Market makers also have a similar dynamic, where scale players get access to more data, which allows them to build better models, which allows them to hedge their exposure by spreading their risk over a broad range of uninformed market participants, which in turn drives the pursuit of scale, and so on. Meanwhile, non-scale players risk adverse selection.

To quote Kris Abdelmessih:

Competitive equilibrium will mean that the casinos who can bid the highest for the “customer” is the house that can:

a) source the most uncorrelated offsets to the wager

and

b) has the biggest bankroll

In the trading business, condition A is satisfied by the market makers with the best data/analytics and “see the most flow”. A firm entrenched in both equity markets and futures markets with licenses from both the SEC and CFTC is going to be more efficient at laying off the risks it acquires from serving tourists regardless of the venue they choose to play in.

A and B will create a virtuous loop. The best players will build larger bankrolls which allow them to outbid competitors further which earns them first look at the flow which improves their models and so forth.

Scale economies can work against you if consumer sentiment shifts. We saw this with Ford and Texas Instruments. This was actually quite surprising for both of us — scale economies (at least, in the per unit production cost sense) are really only advantageous if you can take full advantage of the fixed cost investment. Every time there is risk of demand changing, one’s scale advantage may become a burden.

Certain types of scale economies demand some form of centralisation; there are organisational structures where scale does not lead to scale economies. We saw this with Koufu. Again, this is very case specific, but because it shows up in one instance, you shouldn’t be too surprised if you see it elsewhere.

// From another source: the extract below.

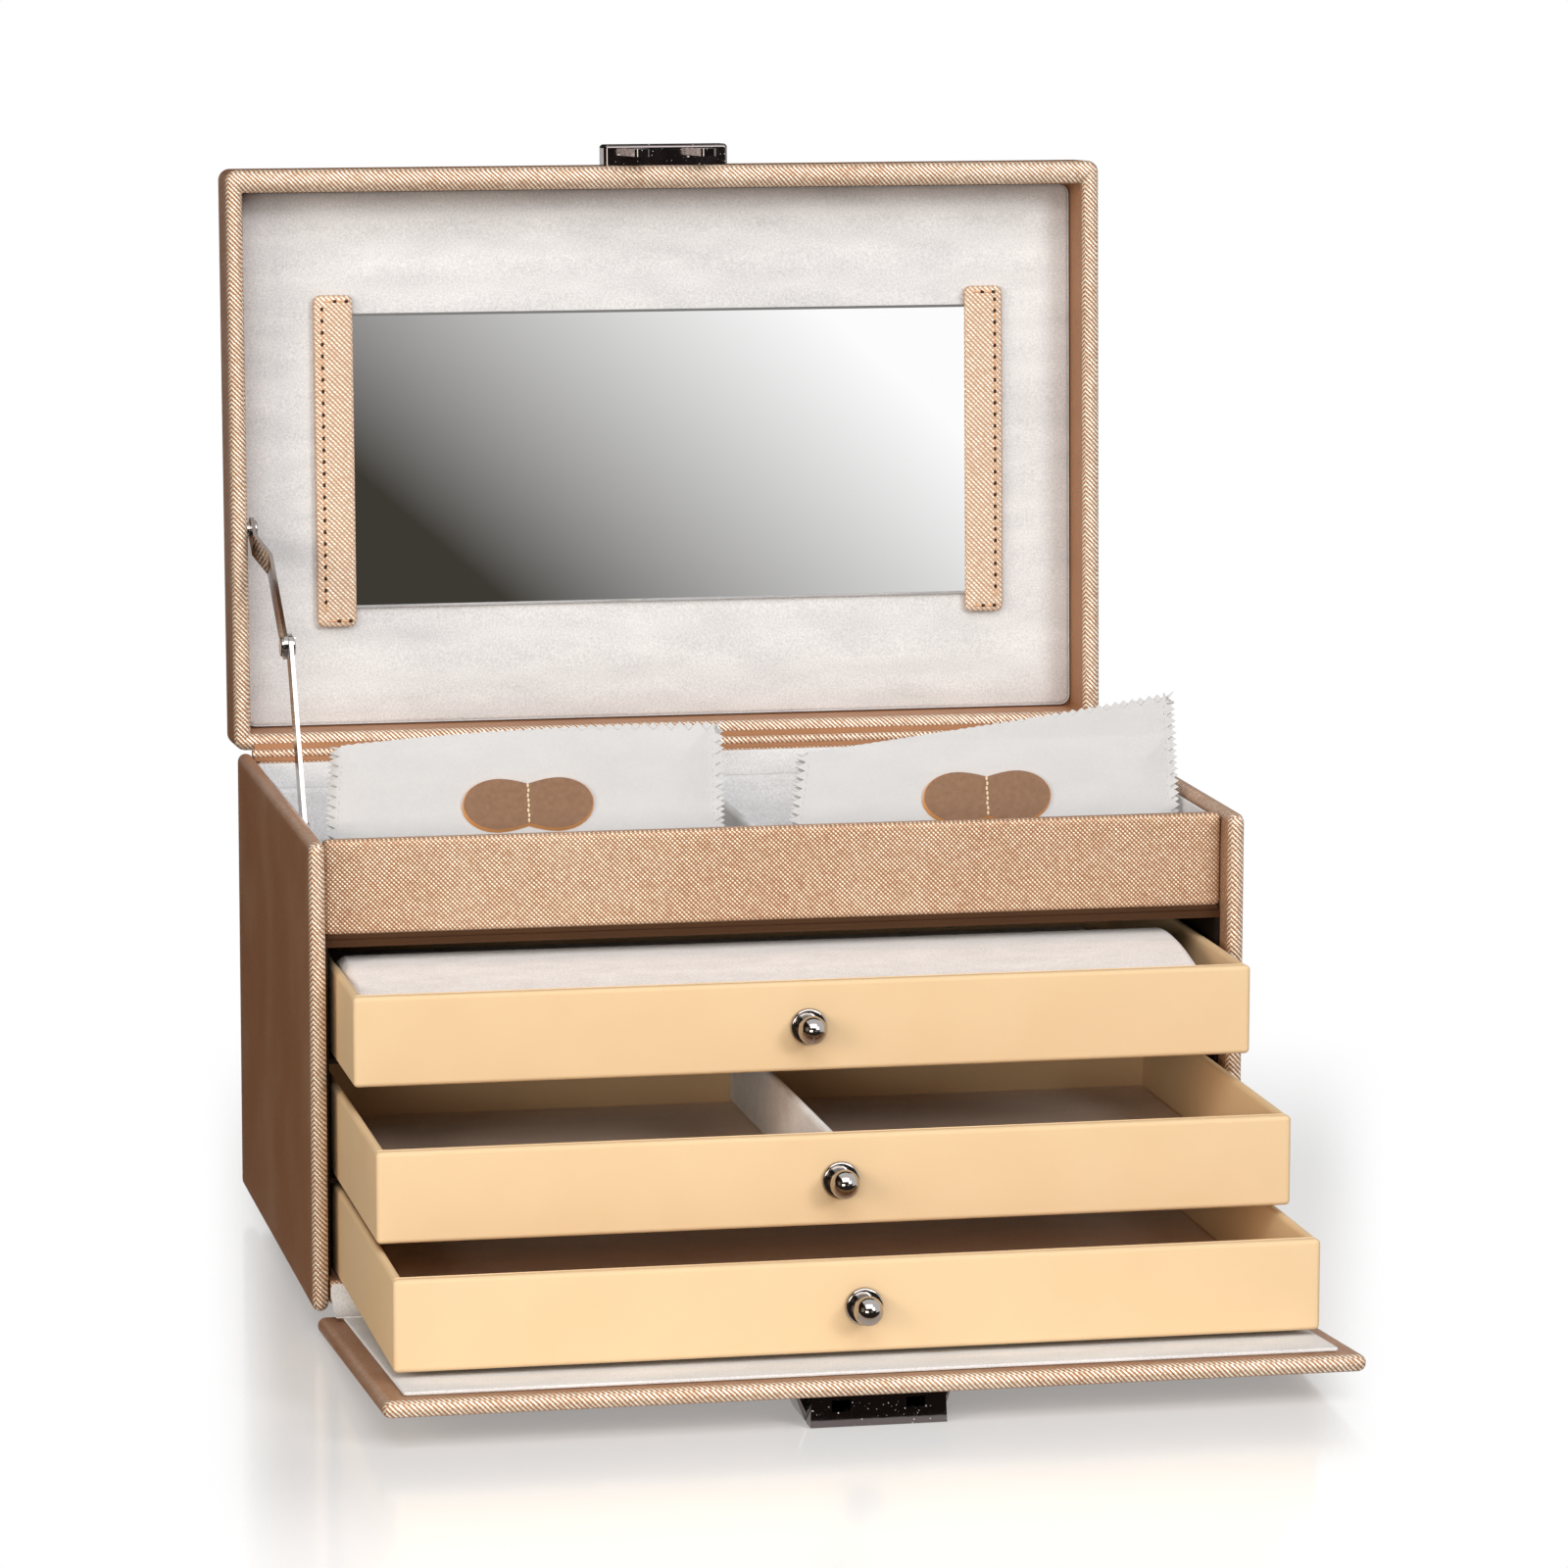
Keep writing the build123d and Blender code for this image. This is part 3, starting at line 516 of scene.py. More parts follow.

Sometimes you may use pricing to drive learning economies. We saw this with Texas Instruments and Ford. Both cases are notable because a) Texas Instruments was the first to weaponise the learning curve, and b) Henry Ford was (probably) the first person to consciously use price cuts to drive volume, and therefore cost savings.

A variant of the pricing observation is ‘scaled economies shared’. Scale leaders drive costs down and then pass those cost savings to customers. We saw this with Amazon and Ford.

In a variable cost world, scale leads to different advantages. Nike is the odd one out in this sequence of cases. For some structural reason, athletic brands spend the same percentage of sales on marketing, which means that the highest level of brand augmentation goes to the brand that can spend the most.

Scale economies can come from learning economies, from supplier discounts, or from lowering the per-unit cost of production through amortisation. Which case represents which is left as an exercise for the alert reader.